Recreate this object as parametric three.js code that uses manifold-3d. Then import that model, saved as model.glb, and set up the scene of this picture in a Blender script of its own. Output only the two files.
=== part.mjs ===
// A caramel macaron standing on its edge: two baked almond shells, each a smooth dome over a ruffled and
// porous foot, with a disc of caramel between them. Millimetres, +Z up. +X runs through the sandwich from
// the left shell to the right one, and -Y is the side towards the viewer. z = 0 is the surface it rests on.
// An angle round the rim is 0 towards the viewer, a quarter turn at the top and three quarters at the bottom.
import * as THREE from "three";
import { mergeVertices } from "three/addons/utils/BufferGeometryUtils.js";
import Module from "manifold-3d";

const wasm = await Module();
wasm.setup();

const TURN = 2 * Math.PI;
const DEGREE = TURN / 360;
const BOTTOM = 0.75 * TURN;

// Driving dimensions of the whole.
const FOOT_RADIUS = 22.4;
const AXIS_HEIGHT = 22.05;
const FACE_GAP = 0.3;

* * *

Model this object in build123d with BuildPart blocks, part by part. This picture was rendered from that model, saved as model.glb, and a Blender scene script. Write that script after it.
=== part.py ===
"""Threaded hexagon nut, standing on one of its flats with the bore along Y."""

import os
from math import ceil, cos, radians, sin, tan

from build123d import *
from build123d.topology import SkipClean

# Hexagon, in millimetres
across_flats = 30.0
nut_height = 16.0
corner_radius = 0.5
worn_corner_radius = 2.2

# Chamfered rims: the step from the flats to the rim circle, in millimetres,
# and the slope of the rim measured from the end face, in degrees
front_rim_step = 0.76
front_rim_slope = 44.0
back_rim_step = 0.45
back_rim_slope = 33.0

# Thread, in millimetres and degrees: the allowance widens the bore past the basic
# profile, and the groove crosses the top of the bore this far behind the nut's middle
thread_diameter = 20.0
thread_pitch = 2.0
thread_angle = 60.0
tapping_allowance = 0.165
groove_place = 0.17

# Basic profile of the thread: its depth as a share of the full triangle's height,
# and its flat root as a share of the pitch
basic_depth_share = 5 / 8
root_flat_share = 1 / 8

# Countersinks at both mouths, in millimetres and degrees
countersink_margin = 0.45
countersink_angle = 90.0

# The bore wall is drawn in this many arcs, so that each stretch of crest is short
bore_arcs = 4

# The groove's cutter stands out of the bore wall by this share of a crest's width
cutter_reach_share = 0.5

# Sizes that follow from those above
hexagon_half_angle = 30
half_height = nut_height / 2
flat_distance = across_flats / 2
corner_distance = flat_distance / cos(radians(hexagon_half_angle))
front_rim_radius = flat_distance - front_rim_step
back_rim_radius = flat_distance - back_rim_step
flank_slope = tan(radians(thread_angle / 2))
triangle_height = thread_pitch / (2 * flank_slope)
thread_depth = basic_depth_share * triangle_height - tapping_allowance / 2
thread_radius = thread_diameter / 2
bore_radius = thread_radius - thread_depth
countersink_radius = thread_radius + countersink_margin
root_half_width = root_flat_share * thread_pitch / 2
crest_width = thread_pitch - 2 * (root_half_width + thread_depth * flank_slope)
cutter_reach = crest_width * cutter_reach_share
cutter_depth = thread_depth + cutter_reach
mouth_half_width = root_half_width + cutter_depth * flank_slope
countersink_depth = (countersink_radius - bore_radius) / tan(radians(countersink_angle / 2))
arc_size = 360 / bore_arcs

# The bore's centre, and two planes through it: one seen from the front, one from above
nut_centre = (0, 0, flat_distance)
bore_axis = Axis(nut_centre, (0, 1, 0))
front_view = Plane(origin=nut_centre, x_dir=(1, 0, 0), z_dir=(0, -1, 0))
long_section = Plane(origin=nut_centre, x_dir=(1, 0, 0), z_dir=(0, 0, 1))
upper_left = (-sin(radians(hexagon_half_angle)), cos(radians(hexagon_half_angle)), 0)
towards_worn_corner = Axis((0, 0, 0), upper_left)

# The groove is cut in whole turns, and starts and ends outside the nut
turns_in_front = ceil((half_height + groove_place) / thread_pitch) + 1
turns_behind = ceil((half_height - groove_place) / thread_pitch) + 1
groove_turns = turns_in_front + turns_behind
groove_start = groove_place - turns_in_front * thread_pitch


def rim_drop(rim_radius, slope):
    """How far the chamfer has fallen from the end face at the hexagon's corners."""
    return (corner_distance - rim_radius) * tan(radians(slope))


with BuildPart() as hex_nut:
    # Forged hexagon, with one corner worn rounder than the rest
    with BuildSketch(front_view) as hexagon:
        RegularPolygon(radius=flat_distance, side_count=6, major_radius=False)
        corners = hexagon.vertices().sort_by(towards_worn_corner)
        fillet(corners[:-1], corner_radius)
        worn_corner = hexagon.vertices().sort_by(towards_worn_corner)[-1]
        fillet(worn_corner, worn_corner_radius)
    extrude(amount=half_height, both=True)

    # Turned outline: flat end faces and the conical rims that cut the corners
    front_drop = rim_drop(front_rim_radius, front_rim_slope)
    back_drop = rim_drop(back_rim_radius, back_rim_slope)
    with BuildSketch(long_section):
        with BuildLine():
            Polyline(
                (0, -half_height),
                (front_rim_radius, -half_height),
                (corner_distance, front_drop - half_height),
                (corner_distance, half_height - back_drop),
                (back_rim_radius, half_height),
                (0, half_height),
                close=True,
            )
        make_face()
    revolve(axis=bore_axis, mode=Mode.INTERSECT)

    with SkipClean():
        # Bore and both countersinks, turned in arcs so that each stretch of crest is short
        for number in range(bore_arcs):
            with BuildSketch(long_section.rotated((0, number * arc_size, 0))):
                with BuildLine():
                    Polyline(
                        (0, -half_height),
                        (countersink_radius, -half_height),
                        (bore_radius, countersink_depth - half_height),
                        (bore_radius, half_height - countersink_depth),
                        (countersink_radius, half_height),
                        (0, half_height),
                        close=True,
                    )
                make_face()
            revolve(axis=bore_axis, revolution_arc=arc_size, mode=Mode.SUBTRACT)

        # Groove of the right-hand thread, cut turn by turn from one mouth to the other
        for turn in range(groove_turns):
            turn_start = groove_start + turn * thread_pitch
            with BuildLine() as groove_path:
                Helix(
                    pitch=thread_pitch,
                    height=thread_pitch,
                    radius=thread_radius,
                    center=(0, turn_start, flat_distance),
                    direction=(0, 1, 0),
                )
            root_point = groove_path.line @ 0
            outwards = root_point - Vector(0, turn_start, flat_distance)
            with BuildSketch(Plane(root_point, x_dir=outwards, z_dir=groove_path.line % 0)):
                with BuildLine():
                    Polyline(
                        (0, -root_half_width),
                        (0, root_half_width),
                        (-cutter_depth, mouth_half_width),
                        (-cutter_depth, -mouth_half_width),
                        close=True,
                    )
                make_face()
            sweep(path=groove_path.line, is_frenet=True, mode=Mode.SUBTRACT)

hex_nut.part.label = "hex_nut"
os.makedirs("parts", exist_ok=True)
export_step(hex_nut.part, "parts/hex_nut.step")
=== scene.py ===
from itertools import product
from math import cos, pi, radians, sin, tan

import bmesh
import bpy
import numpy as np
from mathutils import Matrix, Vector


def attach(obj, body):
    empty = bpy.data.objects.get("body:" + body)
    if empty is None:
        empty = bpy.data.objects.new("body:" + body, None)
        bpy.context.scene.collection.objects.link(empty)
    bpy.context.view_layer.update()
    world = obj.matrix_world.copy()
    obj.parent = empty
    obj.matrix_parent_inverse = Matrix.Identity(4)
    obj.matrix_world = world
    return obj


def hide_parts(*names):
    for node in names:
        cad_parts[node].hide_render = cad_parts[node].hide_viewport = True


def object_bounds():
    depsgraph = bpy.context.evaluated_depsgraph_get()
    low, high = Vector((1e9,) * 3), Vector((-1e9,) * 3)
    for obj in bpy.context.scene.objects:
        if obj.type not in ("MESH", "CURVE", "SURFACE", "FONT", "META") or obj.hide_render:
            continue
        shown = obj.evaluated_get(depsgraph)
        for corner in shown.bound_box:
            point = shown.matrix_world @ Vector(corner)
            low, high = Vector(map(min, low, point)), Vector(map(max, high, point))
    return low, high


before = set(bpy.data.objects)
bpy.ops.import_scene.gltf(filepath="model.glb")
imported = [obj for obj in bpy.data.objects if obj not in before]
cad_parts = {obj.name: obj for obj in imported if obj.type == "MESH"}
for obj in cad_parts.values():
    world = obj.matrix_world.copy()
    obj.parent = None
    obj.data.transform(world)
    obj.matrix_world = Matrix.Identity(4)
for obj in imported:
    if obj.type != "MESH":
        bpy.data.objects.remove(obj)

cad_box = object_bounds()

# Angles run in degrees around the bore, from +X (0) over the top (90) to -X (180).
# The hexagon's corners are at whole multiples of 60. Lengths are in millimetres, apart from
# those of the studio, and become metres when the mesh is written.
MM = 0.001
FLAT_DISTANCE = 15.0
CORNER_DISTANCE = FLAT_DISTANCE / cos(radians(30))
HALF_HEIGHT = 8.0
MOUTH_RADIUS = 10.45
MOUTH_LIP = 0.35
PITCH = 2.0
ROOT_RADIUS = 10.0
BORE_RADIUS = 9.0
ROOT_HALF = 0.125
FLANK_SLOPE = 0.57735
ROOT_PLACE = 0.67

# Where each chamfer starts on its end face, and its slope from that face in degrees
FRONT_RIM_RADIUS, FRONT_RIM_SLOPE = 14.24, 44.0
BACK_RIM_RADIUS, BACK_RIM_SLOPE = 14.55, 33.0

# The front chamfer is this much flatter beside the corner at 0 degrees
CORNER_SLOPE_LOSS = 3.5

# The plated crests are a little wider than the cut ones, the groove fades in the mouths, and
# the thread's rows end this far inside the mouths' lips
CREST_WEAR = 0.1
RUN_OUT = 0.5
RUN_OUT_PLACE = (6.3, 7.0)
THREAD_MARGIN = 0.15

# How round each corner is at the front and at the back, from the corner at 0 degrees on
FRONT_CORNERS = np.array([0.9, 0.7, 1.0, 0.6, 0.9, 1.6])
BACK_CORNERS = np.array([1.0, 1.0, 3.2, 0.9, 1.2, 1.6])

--

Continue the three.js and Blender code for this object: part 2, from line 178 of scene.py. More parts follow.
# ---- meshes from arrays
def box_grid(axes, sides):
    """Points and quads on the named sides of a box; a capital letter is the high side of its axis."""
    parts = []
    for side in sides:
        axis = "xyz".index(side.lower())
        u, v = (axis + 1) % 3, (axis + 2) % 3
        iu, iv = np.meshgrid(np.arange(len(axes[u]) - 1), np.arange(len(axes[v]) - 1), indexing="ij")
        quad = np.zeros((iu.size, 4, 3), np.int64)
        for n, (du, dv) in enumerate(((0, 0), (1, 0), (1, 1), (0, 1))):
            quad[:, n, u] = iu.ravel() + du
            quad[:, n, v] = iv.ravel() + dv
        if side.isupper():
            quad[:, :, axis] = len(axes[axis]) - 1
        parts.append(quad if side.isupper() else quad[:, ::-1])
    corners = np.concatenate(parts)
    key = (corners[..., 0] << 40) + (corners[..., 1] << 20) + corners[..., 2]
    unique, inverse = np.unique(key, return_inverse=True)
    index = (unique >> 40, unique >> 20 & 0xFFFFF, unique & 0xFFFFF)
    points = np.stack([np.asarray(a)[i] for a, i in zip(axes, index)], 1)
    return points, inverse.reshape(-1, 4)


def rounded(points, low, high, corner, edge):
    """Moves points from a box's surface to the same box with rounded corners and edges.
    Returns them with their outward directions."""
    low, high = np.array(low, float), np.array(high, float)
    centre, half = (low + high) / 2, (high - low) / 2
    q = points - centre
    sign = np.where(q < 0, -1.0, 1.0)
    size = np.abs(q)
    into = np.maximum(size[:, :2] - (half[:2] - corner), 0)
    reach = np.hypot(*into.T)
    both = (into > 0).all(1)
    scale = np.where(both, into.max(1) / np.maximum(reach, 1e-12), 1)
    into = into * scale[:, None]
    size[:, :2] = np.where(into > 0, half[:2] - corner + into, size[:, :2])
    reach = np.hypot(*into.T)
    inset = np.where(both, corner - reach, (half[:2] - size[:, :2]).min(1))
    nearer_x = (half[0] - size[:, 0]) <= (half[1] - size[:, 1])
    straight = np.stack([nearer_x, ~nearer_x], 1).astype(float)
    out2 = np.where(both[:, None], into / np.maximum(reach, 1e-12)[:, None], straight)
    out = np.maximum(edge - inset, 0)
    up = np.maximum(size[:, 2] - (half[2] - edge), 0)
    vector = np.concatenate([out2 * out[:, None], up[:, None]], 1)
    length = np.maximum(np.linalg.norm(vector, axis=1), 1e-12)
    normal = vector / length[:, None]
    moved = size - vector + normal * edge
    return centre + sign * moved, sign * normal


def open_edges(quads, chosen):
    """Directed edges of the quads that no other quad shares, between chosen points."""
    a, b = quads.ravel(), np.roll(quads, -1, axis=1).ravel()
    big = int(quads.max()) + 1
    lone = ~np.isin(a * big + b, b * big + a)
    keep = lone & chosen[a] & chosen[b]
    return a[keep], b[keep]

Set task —
Repeat exactly the lines from the one containing "Recreate this object" through the one containing "const FACE_GAP = 0.3;", both included, and nothing else.

Final result —
Recreate this object as parametric three.js code that uses manifold-3d. Then import that model, saved as model.glb, and set up the scene of this picture in a Blender script of its own. Output only the two files.
=== part.mjs ===
// A caramel macaron standing on its edge: two baked almond shells, each a smooth dome over a ruffled and
// porous foot, with a disc of caramel between them. Millimetres, +Z up. +X runs through the sandwich from
// the left shell to the right one, and -Y is the side towards the viewer. z = 0 is the surface it rests on.
// An angle round the rim is 0 towards the viewer, a quarter turn at the top and three quarters at the bottom.
import * as THREE from "three";
import { mergeVertices } from "three/addons/utils/BufferGeometryUtils.js";
import Module from "manifold-3d";

const wasm = await Module();
wasm.setup();

const TURN = 2 * Math.PI;
const DEGREE = TURN / 360;
const BOTTOM = 0.75 * TURN;

// Driving dimensions of the whole.
const FOOT_RADIUS = 22.4;
const AXIS_HEIGHT = 22.05;
const FACE_GAP = 0.3;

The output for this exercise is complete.